Imagine you’re a resident with low digital literacy, your kitchen tap has been leaking and you can’t find the number to log a repair. A family member visits and wants to help. They find the council’s online portal where you can log a repair in minutes. Sounds great. However, there’s a problem: you need to login and they don’t have an account…
This is a familiar situation from our conversations and research with over 100 residents across multiple councils in the North and South of England. When we asked residents why they don’t use existing report-a-repair online services, it was often down to one thing – having to remember and enter a username and password.

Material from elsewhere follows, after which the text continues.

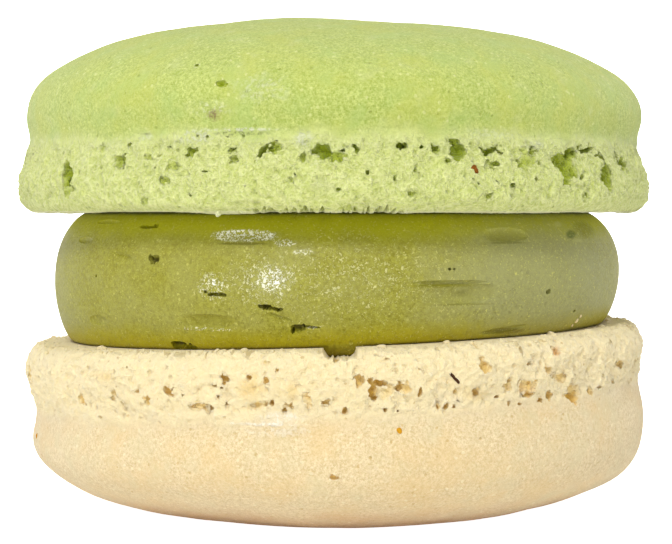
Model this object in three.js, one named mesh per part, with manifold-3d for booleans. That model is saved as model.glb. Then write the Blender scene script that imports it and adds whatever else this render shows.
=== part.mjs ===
// A french macaron: a pistachio green shell, a thick layer of pistachio cream and a pale vanilla shell.
// Each shell is a baked meringue with a smooth domed skin, a rough foot round its rim and a flat inner
// face. The lower shell lies upside down on the middle of its dome.
//
// Millimetres. +Z is up, -Y is the front and +X is to the right of someone who looks at the front.
// The origin is on the axis, on the flat spot that the macaron stands on.
import * as THREE from 'three';
import { ImprovedNoise } from 'three/addons/math/ImprovedNoise.js';
import { mergeVertices } from 'three/addons/utils/BufferGeometryUtils.js';
import Module from 'manifold-3d';

const wasm = await Module();
wasm.setup();

// ---- Driving dimensions ----

const UPPER_FOOT_RADIUS = 22.45; // the widest ring of the ruffled foot
const UPPER_SKIN_RADIUS = 22.1; // the widest ring of the smooth skin
const LOWER_FOOT_RADIUS = 22.1;
const LOWER_SKIN_RADIUS = 21.95;
const CREAM_RADIUS = 20.32;

const LOWER_HEIGHT = 13.1; // the lower shell, from the flat spot to its inner face
const CREAM_THICKNESS = 8.55; // on the axis
const UPPER_HEIGHT = 13.55; // the upper shell, from its inner face to the top
const LOWER_DOME_CUT = 0.1; // how much the flat spot takes off the lower dome

// Heights on the side of a shell, from its inner face
const RIM_HEIGHT = 1.4; // the rounded rim ends here, where the foot is widest
const UPPER_WAIST = 5.1; // the crease between the foot and the skin
const LOWER_WAIST = 4.6;
const SKIN_BULGE = 6.6; // where the skin is widest
const SETTLED = 10; // from here on the dome has a slope of its own

const FLAT_FACE_RADIUS = 19.2; // the inner face is flat out to here, just past the cream
const RIM_DEPTH = 1.15; // the rim starts this much inside the foot
const WAIST_DEPTH = 0.3; // the crease is this much inside the skin
const UPPER_DOME_POWER = 2.22; // 2 is an ellipse, more is fuller at the shoulder
const LOWER_DOME_POWER = 2.5;

const CREAM_TOP_RADIUS = 17.8; // where the cream meets the upper shell
const CREAM_FOOT_RADIUS = 18.9; // where it meets the lower one
const CREAM_BULGE_POWER = 0.66; // how soon the cream swells out from its edges
const CREAM_SAG = 0.92; // less than 1 puts its widest ring below the middle
const BOND_GAP = 0.1; // keeps the solids of touching layers apart

// What is uneven: the lower foot rises to the right, its crease even more so, the upper dome is fuller
// on the left, and the cream and the lower skin sit a little to the right.
const LOWER_FOOT_SLOPE = Math.tan(THREE.MathUtils.degToRad(2));
const LOWER_WAIST_SLOPE = Math.tan(THREE.MathUtils.degToRad(3.1));
const UPPER_DOME_SLOPE = Math.tan(THREE.MathUtils.degToRad(0.4));
const CREAM_OFFSET = 0.2;
const LOWER_SKIN_OFFSET = 0.3;

// Relief, as the depth and the length of its waves
const OUT_OF_ROUND = [[0.12, 17], [0.1, 9]];
const FOOT_CRAGS = [[0.28, 4.6], [0.3, 2.1]];
const CREAM_SWELLS = [[0.12, 12]];
const FRAY_LENGTH = 2.6; // the waves along a frayed rim

// The hollows that have a place of their own lie within this many degrees of the front. The rest of a
// foot has scattered ones.
const FRONT_ANGLE = 72;
const SCATTERED_HOLLOWS = 22;

const SHELL_SEGMENTS = 80;
const CREAM_SEGMENTS = 64;
const WIDE_HOLLOW = 1.1; // wider hollows have more faces

// ---- Helpers ----

const { lerp, smoothstep, degToRad } = THREE.MathUtils;
const noise = new ImprovedNoise();
const ease = (share) => (1 - Math.cos(Math.PI * share)) / 2;

// Evenly spaced steps from one value to another, both included.
const steps = (from, to, count) =>
  Array.from({ length: count + 1 }, (_, i) => lerp(from, to, i / count));

// A repeatable random draw between two values.
function randomDraw(seed) {
  let state = seed;
  return (low, high) => {
    state = (state * 16807) % 2147483647;
    return lerp(low, high, state / 2147483647);
  };
}

// Soft noise of one wavelength over space, about -1 to 1, with its own pattern for each seed.
const lumps = (point, length, seed) =>
  noise.noise(point.x / length + 31.7 * seed, point.y / length, point.z / length);

const relief = (point, waves, seed) =>
  waves.reduce((sum, [depth, length]) => sum + depth * lumps(point, length, seed + depth), 0);

// A closed surface of revolution round Z from [radius, height] pairs that start and end on the axis.
// The angle runs from the front towards the right.
function turned(profile, segments) {
  const points = profile.map(([radius, height]) => new THREE.Vector2(radius, height));
  const geometry = new THREE.LatheGeometry(points, segments).rotateX(Math.PI / 2);
  geometry.deleteAttribute('normal');
  geometry.deleteAttribute('uv');
  return mergeVertices(geometry, 1e-4);
}

// Moves every vertex of a geometry by a function that changes the point it is given.
function shaped(geometry, move) {
  const positions = geometry.getAttribute('position');
  const point = new THREE.Vector3();
  for (let i = 0; i < positions.count; i++) {
    move(point.fromBufferAttribute(positions, i));
    positions.setXYZ(i, point.x, point.y, point.z);
  }
  return geometry;
}

function solidOf(geometry) {
  const triVerts = [];
  const index = geometry.index.array;
  for (let i = 0; i < index.length; i += 3) {
    const [a, b, c] = index.slice(i, i + 3);
    if (a !== b && b !== c && c !== a) triVerts.push(a, b, c); // a turned profile's ends fold to points
  }
  const vertProperties = new Float32Array(geometry.getAttribute('position').array);
  return new wasm.Manifold(
    new wasm.Mesh({ numProp: 3, vertProperties, triVerts: new Uint32Array(triVerts) }),
  );
}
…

Better and quicker resolution for everyone
Logging housing repairs is an emotive subject. That leaking tap? You want it fixed quickly so that it’s one less thing to worry about. Having a login is a barrier and that barrier implies it’s easier and quicker to call. However, when a digital service is well designed it’s easier to report online and quickly triage it to offer the resident an appointment slot that best suits them – all in minutes. I’ll throw another number into the mix – calling isn’t quicker, it takes an average of 18 minutes to report by phone (with a 9 minute waiting time) and is often only available 9-5. And we know taps have a habit of leaking outside these hours.
Some of the most vulnerable people in society live in social housing. They’re reliant on others, like family members, wardens or other support networks. Removing the login opens the door for that support network to report repairs on their behalf.
There’s another inclusivity aspect that came out of the research and testing we did and that’s people who have accessibility needs or those for whom English isn’t their first language. It’s easier to log something online with accessibility tools such as screen readers, increased font size and built-in translators, especially if the wording and journey has been road-tested with these user groups in mind.
Compare this to having to ring up. It’s more time, more hassle and more frustration. Of course there are benefits in telephone conversations and this should remain an option. Offering an online option frees up these channels and reduces wait time for those that need it most. I’m not suggesting that there isn’t a time and a place to use the phone but in the above example it wouldn’t be the easiest or most user-friendly first point of contact.
Misconception 1: Will users abuse the service?
A common barrier to no login is that residents will want to report multiple issues, including non-repairs related ones. So as well as the leaky tap they’ll also ask who their councillor is, when the bins are being emptied and so on. Yet during our research we found that over 95% calls were related to a single repair issue.
Misconception 2: We need a login for security
Then there’s security, another reason cited for needing a login. We’ve worked with several councils without a login process and there hasn’t been a single rogue repair logged. The idea that someone will sit there and log fictitious faults is one that hasn’t materialised.
One perception is that there will be less misuse and security risks if people have to ring in and speak to a customer service agent versus logging things online. When listening to hundreds of calls, most council agents only asked for an address as verification. Meaning that without psychic powers there’s no additional checks via the phone reporting route.
Login or no login – can the 2 live side-by-side?
Of course there is another point to consider when it comes to login or no login. And this takes me back to one of my earlier points around considering user needs. There will be people who live in social housing who simply want to log a repair and get visibility of this one thing.
There’s also residents who need to regularly check their rent balances and other council information that from a user experience and trust perspective needs to sit behind a login. This doesn’t mean that if they need to quickly log a repair they can’t access this via the route with no login. The two options can co-exist.
Support people to use the service – promote it!
The final piece in this applies whether you put your repairs behind a login or not. And this is making sure your tenants are aware of the online service. How can you encourage them to use it? What information and help do they need?
Look at all the usual touch points, like rent statements, tenant sign up, IVR messaging and use these to promote the online service. From user research, I’ve seen that people are more likely to trust a phone call over using an online tool. So explain how this tool can be trusted to get things logged and fixed. Promote the services to others in the community, like the sheltered housing wardens – can they show residents how to use it or be encouraged to use it on their residents’ behalf?
Also consider the complete journey. If your existing online repairs service results in a phone call to agree an appointment time, this only encourages the tenant to ring up next time. Confidence in an authority’s own digital maturity is built by showing the resident a complete online journey that leaves them informed of what’s happening next.
If you’re thinking of putting in place an online repair service it’s time to weigh up the pros and cons of having a login. The best way to do this is to get out and speak to the people who matter the most: those who’ll be using it.